Muscat university to help fill shortage of skilled graduates in Oman

Business Monday 27/June/2016 11:44 AM
By: Times News Service
Muscat  university to help fill shortage of skilled graduates in Oman

Muscat: Muscat University, Oman's higher education institution will open its doors on September 25 for its first student batch in Pathway Programmes (Foundation and Pre-Masters).
From 2017, the university will provide undergraduate and postgraduate degree programmes for Omanis and expatriates through its three faculties of business management, engineering and technology, and transport and logistics.
The university can take up to 160 students this year, 80 in the foundation and 80 to be enrolled in the Per-Master’s program, according to Prof. Yusra Mouzughi, Muscat University’s deputy vice-chancellor for academic affairs.
She said the foundation and Pre-Master’s program will cost around OMR4,000 while the advanced ones will be varied between OMR,4000 to OMR8,000.
“Starting from September 2017, we will be able to have 35 students in each program. While the numbers sound small, they are important to maintain quality,” she said.
Speaking to the Times of Oman, Dr Kevin Dunseath, Regional Manager of the Oxford University Innovation, a subsidiary owned by the University of Oxford, said that Muscat University selected the three faculties.

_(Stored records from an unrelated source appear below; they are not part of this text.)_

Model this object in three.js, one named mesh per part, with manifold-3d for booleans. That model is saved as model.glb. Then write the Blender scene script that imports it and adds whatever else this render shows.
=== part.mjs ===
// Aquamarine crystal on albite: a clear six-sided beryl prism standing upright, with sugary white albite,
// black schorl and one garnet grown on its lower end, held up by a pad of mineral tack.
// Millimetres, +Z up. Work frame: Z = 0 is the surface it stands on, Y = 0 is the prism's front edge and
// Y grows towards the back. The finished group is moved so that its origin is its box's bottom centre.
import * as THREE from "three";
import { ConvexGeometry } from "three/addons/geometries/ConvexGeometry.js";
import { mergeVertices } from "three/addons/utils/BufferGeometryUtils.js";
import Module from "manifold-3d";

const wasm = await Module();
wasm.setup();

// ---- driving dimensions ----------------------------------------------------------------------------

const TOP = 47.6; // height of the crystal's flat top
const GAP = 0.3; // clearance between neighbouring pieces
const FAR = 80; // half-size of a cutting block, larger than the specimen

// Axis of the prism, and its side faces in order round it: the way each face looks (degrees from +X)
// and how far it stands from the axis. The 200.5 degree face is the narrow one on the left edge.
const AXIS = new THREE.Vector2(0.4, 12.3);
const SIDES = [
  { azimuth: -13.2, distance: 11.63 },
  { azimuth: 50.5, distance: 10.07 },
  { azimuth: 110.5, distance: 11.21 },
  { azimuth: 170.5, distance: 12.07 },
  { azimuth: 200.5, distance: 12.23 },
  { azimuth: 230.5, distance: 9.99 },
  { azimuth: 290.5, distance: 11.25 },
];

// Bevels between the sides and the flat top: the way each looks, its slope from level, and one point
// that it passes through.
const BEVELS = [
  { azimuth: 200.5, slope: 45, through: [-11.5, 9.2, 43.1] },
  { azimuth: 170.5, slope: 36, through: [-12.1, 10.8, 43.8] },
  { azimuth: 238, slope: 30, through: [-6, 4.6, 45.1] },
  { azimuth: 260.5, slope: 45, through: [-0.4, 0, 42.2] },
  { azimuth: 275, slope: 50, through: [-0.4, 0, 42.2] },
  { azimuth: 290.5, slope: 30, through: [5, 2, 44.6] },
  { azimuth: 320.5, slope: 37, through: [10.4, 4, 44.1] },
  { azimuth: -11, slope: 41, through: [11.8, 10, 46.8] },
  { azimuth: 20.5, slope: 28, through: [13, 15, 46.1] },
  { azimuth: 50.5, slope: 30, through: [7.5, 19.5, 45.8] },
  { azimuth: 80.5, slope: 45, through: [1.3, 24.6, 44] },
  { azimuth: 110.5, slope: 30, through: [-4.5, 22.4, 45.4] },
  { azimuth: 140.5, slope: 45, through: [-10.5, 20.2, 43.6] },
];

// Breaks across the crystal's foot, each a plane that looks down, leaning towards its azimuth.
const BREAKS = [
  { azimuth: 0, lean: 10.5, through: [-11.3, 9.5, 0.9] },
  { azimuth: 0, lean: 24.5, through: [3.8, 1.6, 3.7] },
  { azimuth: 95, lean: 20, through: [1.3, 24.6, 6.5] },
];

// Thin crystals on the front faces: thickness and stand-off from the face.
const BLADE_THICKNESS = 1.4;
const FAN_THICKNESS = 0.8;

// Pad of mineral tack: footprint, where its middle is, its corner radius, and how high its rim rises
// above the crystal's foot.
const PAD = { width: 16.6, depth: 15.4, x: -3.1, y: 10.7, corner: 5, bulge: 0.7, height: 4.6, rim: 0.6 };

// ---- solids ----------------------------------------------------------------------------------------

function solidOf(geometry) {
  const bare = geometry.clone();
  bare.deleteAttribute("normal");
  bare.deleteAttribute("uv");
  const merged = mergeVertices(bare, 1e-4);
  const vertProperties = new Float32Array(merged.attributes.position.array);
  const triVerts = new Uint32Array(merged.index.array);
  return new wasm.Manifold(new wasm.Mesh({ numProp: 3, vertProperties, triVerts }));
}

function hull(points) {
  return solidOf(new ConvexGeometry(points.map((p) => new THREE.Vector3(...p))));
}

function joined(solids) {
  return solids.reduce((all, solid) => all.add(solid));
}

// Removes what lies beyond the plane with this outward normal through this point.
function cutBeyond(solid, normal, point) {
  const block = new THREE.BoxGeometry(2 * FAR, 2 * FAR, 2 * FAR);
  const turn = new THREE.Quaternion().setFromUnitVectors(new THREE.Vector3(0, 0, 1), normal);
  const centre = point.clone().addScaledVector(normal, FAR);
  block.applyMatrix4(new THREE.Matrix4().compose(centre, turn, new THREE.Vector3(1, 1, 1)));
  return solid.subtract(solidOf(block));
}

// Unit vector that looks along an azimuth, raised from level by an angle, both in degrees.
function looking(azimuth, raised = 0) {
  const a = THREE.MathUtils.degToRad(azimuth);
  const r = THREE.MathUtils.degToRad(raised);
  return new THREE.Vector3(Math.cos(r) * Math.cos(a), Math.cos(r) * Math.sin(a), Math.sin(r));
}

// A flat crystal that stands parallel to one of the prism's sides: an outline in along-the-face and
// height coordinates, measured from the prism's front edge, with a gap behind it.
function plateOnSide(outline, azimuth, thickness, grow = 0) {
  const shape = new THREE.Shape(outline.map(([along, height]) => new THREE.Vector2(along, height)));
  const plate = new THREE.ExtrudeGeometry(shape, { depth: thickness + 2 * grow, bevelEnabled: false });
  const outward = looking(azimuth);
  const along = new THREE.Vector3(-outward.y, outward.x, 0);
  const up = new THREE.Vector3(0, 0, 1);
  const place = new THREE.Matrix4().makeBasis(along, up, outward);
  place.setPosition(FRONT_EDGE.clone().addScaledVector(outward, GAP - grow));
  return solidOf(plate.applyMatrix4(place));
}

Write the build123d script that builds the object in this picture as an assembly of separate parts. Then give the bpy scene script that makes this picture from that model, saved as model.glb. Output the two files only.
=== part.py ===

“We have chosen to focus on business management, engineering and technology, and transport and logistics to enable our students to gain employment,” he said, adding that he has seen a shortage of skilled graduates in these three areas in Oman.
Dunseath explained that Muscat University introduces more specialised degrees and its core is to have their students employed.
The university has now been granted a license to operate as a university by the educational council, the supreme educational body of the Omani government.
Until February-March next year, the university will be located at the Children’s Public Library in Qurum, before moving to its new building in Bausher, near the Avenues Mall.
The university seeks to attract a significant proportion of international students from outside the Sultanate.
Khalil Al Khonji, chair of the university’s board of director signed agreements on Monday to work with Oxford University Innovation and Founding Committee for 18 months and academic agreements with Cranfield University to work on the Graduate Programmes, Aston University for the Undergraduate Programmes and MLS International College for the Pathway Programmes, all institution are from the United Kingdom.
Starting from next year, the Faculty of Business and Management will introduce BSc in accounting for management, MSc in Finance and Management and MSc in Management and Entrepreneurship.
While the Faculty of Engineering and Technology will add BEng Chemical Engineering, MSc Process Systems Engineering and MSc Energy Systems for Thermal Processes.
In the same academic year, the Faculty of Transport and Logistics will add BSc Logistics with Supply Chain Management, MSc Logistics and Supply Chain Management, and MSc Air Transport Management.